Proof of Lemma 2: Construct \(k\) copies of \(G\), denoted by \(G_1,G_2,\ldots, G_k\). For each \(i\in [1,k-1]\), and each \(v\in A_i\), we connect \(v\)’s copy in \(G_{i}\) to its copy in \(G_{i+1}\). Let the resulting graph be \(\widehat{G}\). Let \(R\) be the copy of \(A_1\) in \(G_1\) and \(S\) be the copy of \(A_k\) in \(G_{k}\). See Figure 4.
Figure 4: (a) Graph \(G\) with three sets \(A_1,A_2,A_3\), (b) graph \(\widehat{G}\), the path \(\widehat{P}\) and its projectin in (c).
If \(d_{\widehat{G}}(R,S)\leq k\cdot \ell\), then there is a path \(\widehat{P}\) of length at most \(k\cdot \ell\) from a vertex \(x\in R\) to a vertex \(y\in S\) in \(\widehat{G}\). Let \(P\) be a projection of \(\widehat{P}\) in \(G\), which is defined as follows: if \((\widehat{u},\widehat{v})\in \widehat{P}\) where \(\widehat{u}\) and \(\widehat{v}\) are copies of two vertices \(u,v\) in \(G\), respectively, then we add \((u,v)\) to \(P\) (if \(\widehat{u}\) and \(\widehat{v}\) are copies of the same vertex, we do nothing.). Clearly \(P\) is a connected subgraph of \(G\) containing at most \(k\ell\) edges and such that \(P\cap A_i\not=\emptyset\). Then any spanning tree \(T\) of \(P\) will satisfy the lemma.
Otherwise, let:
\[L_{t} = \{\widehat{v}\in \widehat{G}: d_{\widehat{G}}(R,\widehat{v}) = t\}\]
for every \(1\leq t\leq k\ell\). We refer to each \(L_{t}\) as a level. Observe that removing any \(L_{t}\) from \({\widehat G}\) will disconnect \(R\) from \(S\). Let \(L^{\star}\) be the level of minimum size; that is, \(\lvert L^{\star}\rvert= \min_{1\leq t\leq k\ell}\lvert L_{t}\rvert\).
Let \(X\) be the vertices of \(G\) corresponding to \(L^{\star}\). Then:
\[\lvert X \rvert \leq \lvert L^{\star}\rvert \leq \frac{\lvert V(\widehat{G})\rvert} {k\ell} = \frac{n}{\ell}\]
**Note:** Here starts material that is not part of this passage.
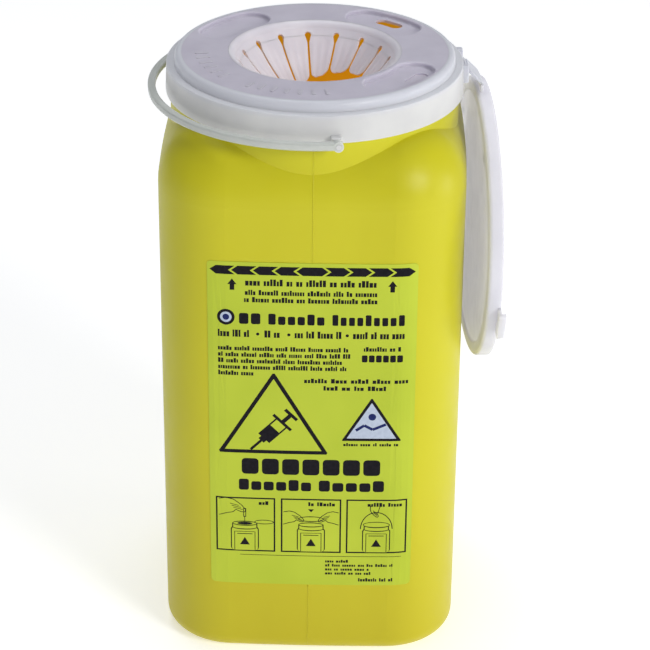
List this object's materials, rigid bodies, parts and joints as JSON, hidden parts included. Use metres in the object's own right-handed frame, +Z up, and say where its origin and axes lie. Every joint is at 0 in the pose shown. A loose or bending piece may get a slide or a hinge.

We claim that no connected component \(C\subseteq G\setminus X\) intersects all \(A_i\). Suppose otherwise, then we form a path \(Q\) composing of \(k\) paths \(Q_1,Q_2,\ldots, Q_{k-1}\) as follows: \(Q_1\) is a path in \(C\) from an arbitrary vertex \(v\in A_1\) to another (arbitrary) vertex in \(A_2\), and for every other \(i\in [2,k-1]\), \(Q_i\) is a path in \(C\) from the endpoint of \(Q_{i-1}\) to an (arbitrary) vertex \(u \in A_{i+1}\). We then can map \(Q\) back to a path \(\widehat{Q}\) from a vertex in \(R\) to a vertex in \(S\) in \(\widehat{G}\) in a natural way. Moreover, \(Q\) does not contain any vertex of \(L^{\star}\), contradicting that removing \(L^{\star}\) from \(\widehat{G}\) disconnects \(R\) and \(S\).
Referrences
[1] Alon, Noga, Paul Seymour, and Robin Thomas. “A separator theorem for nonplanar graphs.” Journal of the American Mathematical Society 3, no. 4 (1990): 801-808.
[2] Plotkin, Serge A., Satish Rao, and Warren D. Smith. “Shallow Excluded Minors and Improved Graph Decompositions.” In SODA 1994, pp. 462-470. 1994.